Opinion
665.1 CA 18–01583
08-22-2019
CAMARDO LAW FIRM, P.C., AUBURN (JUSTIN T. HUFFMAN OF COUNSEL), FOR PLAINTIFF–APPELLANT. DRUCKMAN LAW GROUP PLLC, WESTBURY (MARIA SIDERIS OF COUNSEL), FOR DEFENDANT–RESPONDENT.
CAMARDO LAW FIRM, P.C., AUBURN (JUSTIN T. HUFFMAN OF COUNSEL), FOR PLAINTIFF–APPELLANT.
DRUCKMAN LAW GROUP PLLC, WESTBURY (MARIA SIDERIS OF COUNSEL), FOR DEFENDANT–RESPONDENT.
PRESENT: SMITH, J.P., CARNI, DEJOSEPH, TROUTMAN, AND WINSLOW, JJ.
MEMORANDUM AND ORDER
It is hereby ORDERED that the order so appealed from is unanimously affirmed without costs.
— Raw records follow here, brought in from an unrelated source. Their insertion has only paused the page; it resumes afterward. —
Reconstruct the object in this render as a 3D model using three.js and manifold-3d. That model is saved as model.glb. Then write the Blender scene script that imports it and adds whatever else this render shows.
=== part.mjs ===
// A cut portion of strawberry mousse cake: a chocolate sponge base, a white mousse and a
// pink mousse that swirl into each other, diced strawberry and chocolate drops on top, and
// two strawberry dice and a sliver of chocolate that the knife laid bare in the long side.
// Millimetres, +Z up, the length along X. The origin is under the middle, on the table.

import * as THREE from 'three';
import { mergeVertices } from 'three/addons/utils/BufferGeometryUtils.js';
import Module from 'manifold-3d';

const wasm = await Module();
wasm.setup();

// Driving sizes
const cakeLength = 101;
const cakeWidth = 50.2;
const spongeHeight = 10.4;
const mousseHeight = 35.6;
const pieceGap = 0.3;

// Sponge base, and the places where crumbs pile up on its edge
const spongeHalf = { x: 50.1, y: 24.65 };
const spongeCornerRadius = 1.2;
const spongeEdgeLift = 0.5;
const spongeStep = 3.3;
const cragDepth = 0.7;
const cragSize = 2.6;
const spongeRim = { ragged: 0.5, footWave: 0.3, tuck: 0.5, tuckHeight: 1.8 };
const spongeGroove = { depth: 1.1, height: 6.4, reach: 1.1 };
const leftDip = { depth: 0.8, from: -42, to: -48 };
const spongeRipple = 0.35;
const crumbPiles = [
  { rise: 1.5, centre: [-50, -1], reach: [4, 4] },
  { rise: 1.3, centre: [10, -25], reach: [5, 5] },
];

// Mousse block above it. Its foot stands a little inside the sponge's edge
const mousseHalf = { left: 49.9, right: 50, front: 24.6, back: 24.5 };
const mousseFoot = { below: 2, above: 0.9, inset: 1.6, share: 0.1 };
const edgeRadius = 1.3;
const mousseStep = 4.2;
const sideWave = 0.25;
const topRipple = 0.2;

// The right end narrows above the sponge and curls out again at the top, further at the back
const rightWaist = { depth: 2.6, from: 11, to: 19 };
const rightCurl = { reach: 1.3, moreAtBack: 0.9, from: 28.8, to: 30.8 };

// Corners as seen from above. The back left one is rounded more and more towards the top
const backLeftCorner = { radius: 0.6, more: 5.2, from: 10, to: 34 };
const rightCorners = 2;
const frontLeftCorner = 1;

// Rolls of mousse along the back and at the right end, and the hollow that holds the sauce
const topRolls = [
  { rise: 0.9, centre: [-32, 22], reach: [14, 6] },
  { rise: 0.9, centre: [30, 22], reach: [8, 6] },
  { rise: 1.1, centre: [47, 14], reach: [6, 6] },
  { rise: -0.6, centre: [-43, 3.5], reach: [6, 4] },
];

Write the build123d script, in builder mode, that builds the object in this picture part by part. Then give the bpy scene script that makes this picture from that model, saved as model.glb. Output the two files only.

Memorandum: Plaintiff appeals from an order granting defendant's motion for a change of venue from Monroe County to Nassau County. Contrary to plaintiff's contention, Supreme Court properly determined that defendant's motion was timely and in compliance with the procedure set forth in CPLR 511. We agree with defendant that the court's prior order granting it leave to serve a late answer pursuant to CPLR 3012(d) effectively extended the time for it to serve its written demand for a change of venue (see North County Communications Corp. v. Verizon N.Y., 196 Misc.2d 149, 152–153, 762 N.Y.S.2d 238 [Sup. Ct., Albany County 2003] ; see also Valley Psychological, P.C. v. Government Empls. Ins. Co., 95 A.D.3d 1546, 1547, 944 N.Y.S.2d 785 [3d Dept. 2012] ). Defendant timely served its written demand on May 9, 2017, "before the answer [was] served" on May 15, 2017 ( CPLR 511[a] ). In its subsequent motion for a change of venue (see CPLR 511[b] ), defendant established that Nassau County is, and Monroe County is not, a proper venue for trial of the action, and the court therefore properly granted the motion as a matter of right (see Agway, Inc. v. Kervin, 188 A.D.2d 1076, 1077, 592 N.Y.S.2d 183 [4th Dept. 1992] ; see generally Siegel N.Y. Prac. § 123 at 223 [5th ed. 2011]).
In light of our determination, plaintiff's remaining contentions are academic.